For the Banking Sector
Fidelity’s performance adds a shining example of resilience in Nigeria’s banking sector. It challenges other banks to combine growth with prudent risk management and may prompt increased competition in digital banking and interest-yielding products. Importantly, the bank’s balance sheet strength underscores the potential of Nigerian banks to thrive, even in tough macro conditions.
Risks to Watch
While Fidelity’s H1 2025 performance is undeniably impressive, there are risk factors that could temper future growth:
- Interest Rate Volatility: Changes in monetary policy could compress margins if interest rates shift unfavorably.
- Asset Quality Slippage: As the loan book grows, the risk of non-performing loans may increase. Maintaining low NPLs will be essential.
- Competition in Digital: The digital banking space is crowded. Fidelity will need to keep innovating to retain and grow its digital customer base.
- Macroeconomic Pressures: Inflation, foreign exchange volatility, or economic downturn could hurt both lending demand and customer deposits.
- Capital Needs: Sustaining growth may require more capital; how Fidelity raises that capital (equity, bonds, retained earnings) could affect its cost structure.
Broader Impact: What This Means for Nigeria
Fidelity’s strong performance sends a wider message about Nigeria’s banking and financial system. It shows that a well-run bank can thrive in difficult economic conditions. If other banks follow a similar model — focusing on efficient lending, digital innovation, and capital strength — Nigeria could see a more resilient and competitive banking industry.

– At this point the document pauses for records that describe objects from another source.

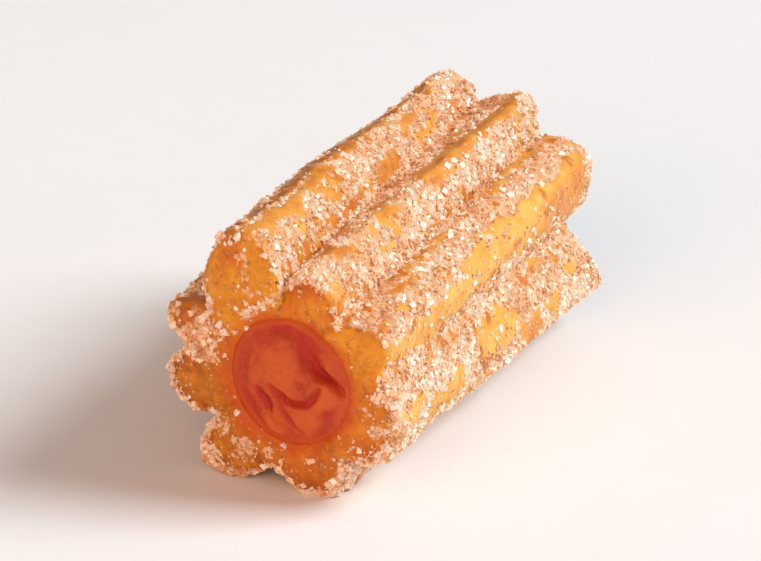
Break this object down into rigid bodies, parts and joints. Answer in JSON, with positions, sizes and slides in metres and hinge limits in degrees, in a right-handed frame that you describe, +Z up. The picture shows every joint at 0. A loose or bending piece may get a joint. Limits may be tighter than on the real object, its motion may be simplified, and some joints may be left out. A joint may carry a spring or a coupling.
{
  "type": "churro",
  "caption": "Short filled churro: a star-piped stick of fried dough under cinnamon sugar, cut across to show its soft orange filling.",
  "frame": {"origin": "middle of the footprint's box, on the surface that the churro rests on", "axes": "+X along the churro from its front cut face to its back one, +Z up, +Y to the left of someone who faces the front cut"},
  "size_m": [0.0468, 0.0236, 0.0239],
  "materials": {
    "sugared_dough": "golden fried dough with a dense coat of cinnamon sugar, bare and slightly oily at the cuts",
    "orange_filling": "soft, moist orange-red filling with swirled creases"
  },
  "bodies": {
    "root": {"dough": "sugared_dough", "filling": "orange_filling"}
  },
  "joints": []
}
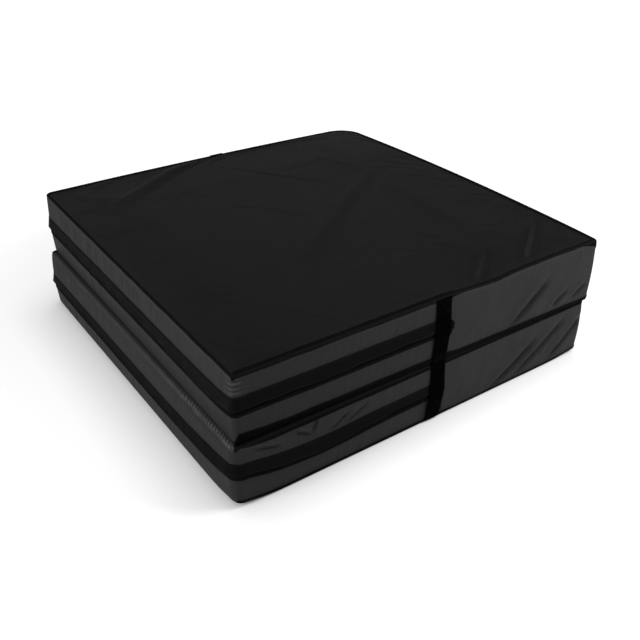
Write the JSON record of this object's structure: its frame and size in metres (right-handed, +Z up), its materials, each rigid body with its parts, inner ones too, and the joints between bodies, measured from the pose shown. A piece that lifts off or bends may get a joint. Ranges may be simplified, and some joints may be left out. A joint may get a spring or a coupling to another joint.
{
  "type": "folding crash mat",
  "caption": "Folding foam crash mat: thick sections in zip-off fabric covers joined by a fabric hinge, with flaps over the zips and hook-and-loop closing straps.",
  "frame": {"origin": "middle of the underside, on the floor, with the mat folded in half", "axes": "+Z up, out of the floor; +X from the free, zipped end towards the hinge; +Y towards the far long side, opposite the one the picture shows"},
  "size_m": [1.2807, 1.2893, 0.4055],
  "materials": {
    "panel_nylon": "satin",
    "wall_nylon": "satin",
    "flap_nylon": "satin",
    "binding_tape": "matte",
    "zip_tape": "matte",
    "zip_coil": "gloss",
    "webbing": "matte",
    "hook_and_loop": "matte",
    "foam": "matte",
    "slider_paint": "satin"
  },
  "bodies": {
    "lower_section": {"lower_foam_core": "foam", "lower_base_panel": "panel_nylon", "lower_landing_panel": "panel_nylon", "lower_wall_strip_top": "wall_nylon", "lower_wall_strip_bottom": "wall_nylon", "lower_plain_wall": "wall_nylon", "lower_outer_binding": "binding_tape", "lower_landing_binding": "binding_tape", "lower_zip_tape_top": "zip_tape", "lower_zip_tape_bottom": "zip_tape", "lower_zip_coil_top": "zip_coil", "lower_zip_coil_bottom": "zip_coil", "lower_zip_flap": "flap_nylon", "lower_zip_end_tab_near": "binding_tape", "lower_zip_end_tab_far": "binding_tape", "lower_hinge_web": "flap_nylon", "strap_near_loop_patch": "hook_and_loop", "strap_far_loop_patch": "hook_and_loop"},
    "upper_section": {"upper_foam_core": "foam", "upper_top_panel": "panel_nylon", "upper_landing_panel": "panel_nylon", "upper_wall_strip_top": "wall_nylon", "upper_wall_strip_bottom": "wall_nylon", "upper_plain_wall": "wall_nylon", "upper_outer_binding": "binding_tape", "upper_landing_binding": "binding_tape", "upper_zip_tape_top": "zip_tape", "upper_zip_tape_bottom": "zip_tape", "upper_zip_coil_top": "zip_coil", "upper_zip_coil_bottom": "zip_coil", "upper_zip_flap": "flap_nylon", "upper_zip_end_tab_near": "binding_tape", "upper_zip_end_tab_far": "binding_tape", "upper_hinge_web": "flap_nylon", "strap_near_anchor": "webbing", "strap_far_anchor": "webbing"},
    "strap_near": {"strap_near_tail": "webbing", "strap_near_hook_patch": "hook_and_loop"},
    "strap_far": {"strap_far_tail": "webbing", "strap_far_hook_patch": "hook_and_loop"},
    "lower_slider": {"lower_zip_slider": "slider_paint"},
    "lower_pull": {"lower_zip_pull": "binding_tape"},
    "upper_slider": {"upper_zip_slider": "slider_paint"},
    "upper_pull": {"upper_zip_pull": "binding_tape"}
  },
  "joints": [
    {"name": "fold_hinge", "type": "hinge", "parent": "lower_section", "child": "upper_section", "pos_m": [0.633, 0, 0.195], "axis": [0, 1, 0], "range_deg": [0, 180]},
    {"name": "strap_near_peel", "type": "hinge", "parent": "upper_section", "child": "strap_near", "pos_m": [0.03, -0.63059, 0.195], "axis": [-1, 0, 0], "range_deg": [0, 160]},
    {"name": "strap_far_peel", "type": "hinge", "parent": "upper_section", "child": "strap_far", "pos_m": [0.03, 0.6303, 0.195], "axis": [1, 0, 0], "range_deg": [0, 160]},
    {"name": "lower_zip_slide", "type": "slide", "parent": "lower_section", "child": "lower_slider", "axis": [-1, 0, 0], "range_m": [0, 0.42]},
    {"name": "lower_pull_swing", "type": "hinge", "parent": "lower_slider", "child": "lower_pull", "pos_m": [-0.06, 0.63804, 0.0873], "axis": [1, 0, 0], "range_deg": [0, 30]},
    {"name": "upper_zip_slide", "type": "slide", "parent": "upper_section", "child": "upper_slider", "axis": [-1, 0, 0], "range_m": [0, 0.42]},
    {"name": "upper_pull_swing", "type": "hinge", "parent": "upper_slider", "child": "upper_pull", "pos_m": [-0.06, 0.63811, 0.29545], "axis": [1, 0, 0], "range_deg": [0, 30]}
  ]
}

Moreover, the increase in lending capacity suggests potential support for business growth across other sectors, especially SMEs and corporates that rely on bank credit. An even more confident banking sector might fuel broader economic growth, provided risks are well managed.
From a regulatory perspective, Fidelity’s results could encourage policymakers to continue supporting banking reforms, digital banking initiatives, and credit expansion. The bank’s model may become a blueprint for others aiming to balance profitability with financial stability.